TASK DATA:
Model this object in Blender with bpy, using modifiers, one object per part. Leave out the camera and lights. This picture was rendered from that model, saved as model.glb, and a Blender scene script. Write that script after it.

--

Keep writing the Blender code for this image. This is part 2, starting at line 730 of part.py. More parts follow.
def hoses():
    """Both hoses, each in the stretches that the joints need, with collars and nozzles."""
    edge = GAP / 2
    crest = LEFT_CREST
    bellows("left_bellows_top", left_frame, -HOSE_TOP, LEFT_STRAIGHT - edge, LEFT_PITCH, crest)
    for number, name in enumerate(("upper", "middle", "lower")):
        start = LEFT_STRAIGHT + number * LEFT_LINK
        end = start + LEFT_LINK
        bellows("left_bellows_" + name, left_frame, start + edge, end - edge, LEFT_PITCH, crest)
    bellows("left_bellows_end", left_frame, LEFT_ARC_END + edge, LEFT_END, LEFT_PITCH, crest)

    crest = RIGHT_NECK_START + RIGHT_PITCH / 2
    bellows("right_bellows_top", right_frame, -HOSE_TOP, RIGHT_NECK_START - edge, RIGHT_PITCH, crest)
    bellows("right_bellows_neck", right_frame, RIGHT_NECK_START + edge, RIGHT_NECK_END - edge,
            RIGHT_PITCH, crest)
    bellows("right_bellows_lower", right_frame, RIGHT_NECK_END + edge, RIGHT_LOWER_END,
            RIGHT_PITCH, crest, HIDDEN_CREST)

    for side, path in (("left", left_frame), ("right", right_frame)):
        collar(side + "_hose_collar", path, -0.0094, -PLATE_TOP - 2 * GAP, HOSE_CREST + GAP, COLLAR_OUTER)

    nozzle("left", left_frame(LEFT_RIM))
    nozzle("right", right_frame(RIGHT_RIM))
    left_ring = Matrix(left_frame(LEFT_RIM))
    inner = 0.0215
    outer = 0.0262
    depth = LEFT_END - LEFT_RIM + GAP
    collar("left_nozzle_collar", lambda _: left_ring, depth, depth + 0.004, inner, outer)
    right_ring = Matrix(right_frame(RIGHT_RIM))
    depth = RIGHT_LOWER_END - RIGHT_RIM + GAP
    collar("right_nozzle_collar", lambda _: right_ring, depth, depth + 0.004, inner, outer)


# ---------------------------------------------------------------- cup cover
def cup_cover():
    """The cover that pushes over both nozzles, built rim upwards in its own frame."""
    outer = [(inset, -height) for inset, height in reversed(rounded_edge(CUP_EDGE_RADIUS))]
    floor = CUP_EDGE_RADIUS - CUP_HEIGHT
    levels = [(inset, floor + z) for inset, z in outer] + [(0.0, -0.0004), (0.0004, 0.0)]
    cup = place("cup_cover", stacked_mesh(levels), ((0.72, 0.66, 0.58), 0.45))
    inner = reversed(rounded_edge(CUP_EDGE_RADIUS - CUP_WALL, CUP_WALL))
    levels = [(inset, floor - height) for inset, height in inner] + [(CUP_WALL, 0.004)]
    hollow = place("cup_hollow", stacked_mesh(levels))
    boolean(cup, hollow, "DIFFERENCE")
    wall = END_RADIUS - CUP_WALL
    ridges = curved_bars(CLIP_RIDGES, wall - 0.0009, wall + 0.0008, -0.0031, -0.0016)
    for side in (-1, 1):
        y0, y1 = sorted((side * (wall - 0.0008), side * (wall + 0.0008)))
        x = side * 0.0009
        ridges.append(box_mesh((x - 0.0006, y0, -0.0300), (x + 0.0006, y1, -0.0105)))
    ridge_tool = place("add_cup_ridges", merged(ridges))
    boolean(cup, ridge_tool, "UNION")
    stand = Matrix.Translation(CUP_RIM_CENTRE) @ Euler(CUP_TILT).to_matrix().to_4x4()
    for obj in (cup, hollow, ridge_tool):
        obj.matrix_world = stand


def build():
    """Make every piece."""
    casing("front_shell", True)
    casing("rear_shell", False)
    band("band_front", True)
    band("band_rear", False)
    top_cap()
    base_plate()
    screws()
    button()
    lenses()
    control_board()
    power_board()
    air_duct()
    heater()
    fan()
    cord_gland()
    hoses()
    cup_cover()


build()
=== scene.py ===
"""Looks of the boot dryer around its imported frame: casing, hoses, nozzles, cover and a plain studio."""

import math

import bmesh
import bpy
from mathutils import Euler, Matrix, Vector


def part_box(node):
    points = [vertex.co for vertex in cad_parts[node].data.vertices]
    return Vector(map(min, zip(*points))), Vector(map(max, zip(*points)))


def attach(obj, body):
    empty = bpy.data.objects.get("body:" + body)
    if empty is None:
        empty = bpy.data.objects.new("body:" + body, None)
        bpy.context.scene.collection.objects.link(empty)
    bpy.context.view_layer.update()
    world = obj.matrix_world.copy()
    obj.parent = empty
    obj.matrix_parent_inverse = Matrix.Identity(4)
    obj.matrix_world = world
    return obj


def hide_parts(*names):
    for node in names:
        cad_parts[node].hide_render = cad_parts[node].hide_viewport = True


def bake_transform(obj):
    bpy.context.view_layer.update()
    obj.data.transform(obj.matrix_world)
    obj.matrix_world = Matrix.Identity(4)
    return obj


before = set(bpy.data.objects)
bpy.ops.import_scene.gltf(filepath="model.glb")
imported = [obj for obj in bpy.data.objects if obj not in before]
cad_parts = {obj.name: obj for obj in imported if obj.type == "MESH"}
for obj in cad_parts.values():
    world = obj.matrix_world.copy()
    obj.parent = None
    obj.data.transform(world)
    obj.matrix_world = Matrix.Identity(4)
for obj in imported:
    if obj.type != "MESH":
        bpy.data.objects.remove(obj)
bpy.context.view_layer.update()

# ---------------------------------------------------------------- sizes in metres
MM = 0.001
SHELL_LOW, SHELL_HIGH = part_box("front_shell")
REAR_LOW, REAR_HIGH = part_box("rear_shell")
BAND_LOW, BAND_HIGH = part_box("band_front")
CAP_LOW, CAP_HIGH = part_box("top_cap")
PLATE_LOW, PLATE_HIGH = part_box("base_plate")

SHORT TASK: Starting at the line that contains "wall = END_RADIUS - CUP_WALL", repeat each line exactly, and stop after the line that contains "for node in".

PROBLEM SOLUTION:
    wall = END_RADIUS - CUP_WALL
    ridges = curved_bars(CLIP_RIDGES, wall - 0.0009, wall + 0.0008, -0.0031, -0.0016)
    for side in (-1, 1):
        y0, y1 = sorted((side * (wall - 0.0008), side * (wall + 0.0008)))
        x = side * 0.0009
        ridges.append(box_mesh((x - 0.0006, y0, -0.0300), (x + 0.0006, y1, -0.0105)))
    ridge_tool = place("add_cup_ridges", merged(ridges))
    boolean(cup, ridge_tool, "UNION")
    stand = Matrix.Translation(CUP_RIM_CENTRE) @ Euler(CUP_TILT).to_matrix().to_4x4()
    for obj in (cup, hollow, ridge_tool):
        obj.matrix_world = stand


def build():
    """Make every piece."""
    casing("front_shell", True)
    casing("rear_shell", False)
    band("band_front", True)
    band("band_rear", False)
    top_cap()
    base_plate()
    screws()
    button()
    lenses()
    control_board()
    power_board()
    air_duct()
    heater()
    fan()
    cord_gland()
    hoses()
    cup_cover()


build()
=== scene.py ===
"""Looks of the boot dryer around its imported frame: casing, hoses, nozzles, cover and a plain studio."""

import math

import bmesh
import bpy
from mathutils import Euler, Matrix, Vector


def part_box(node):
    points = [vertex.co for vertex in cad_parts[node].data.vertices]
    return Vector(map(min, zip(*points))), Vector(map(max, zip(*points)))


def attach(obj, body):
    empty = bpy.data.objects.get("body:" + body)
    if empty is None:
        empty = bpy.data.objects.new("body:" + body, None)
        bpy.context.scene.collection.objects.link(empty)
    bpy.context.view_layer.update()
    world = obj.matrix_world.copy()
    obj.parent = empty
    obj.matrix_parent_inverse = Matrix.Identity(4)
    obj.matrix_world = world
    return obj


def hide_parts(*names):
    for node in names:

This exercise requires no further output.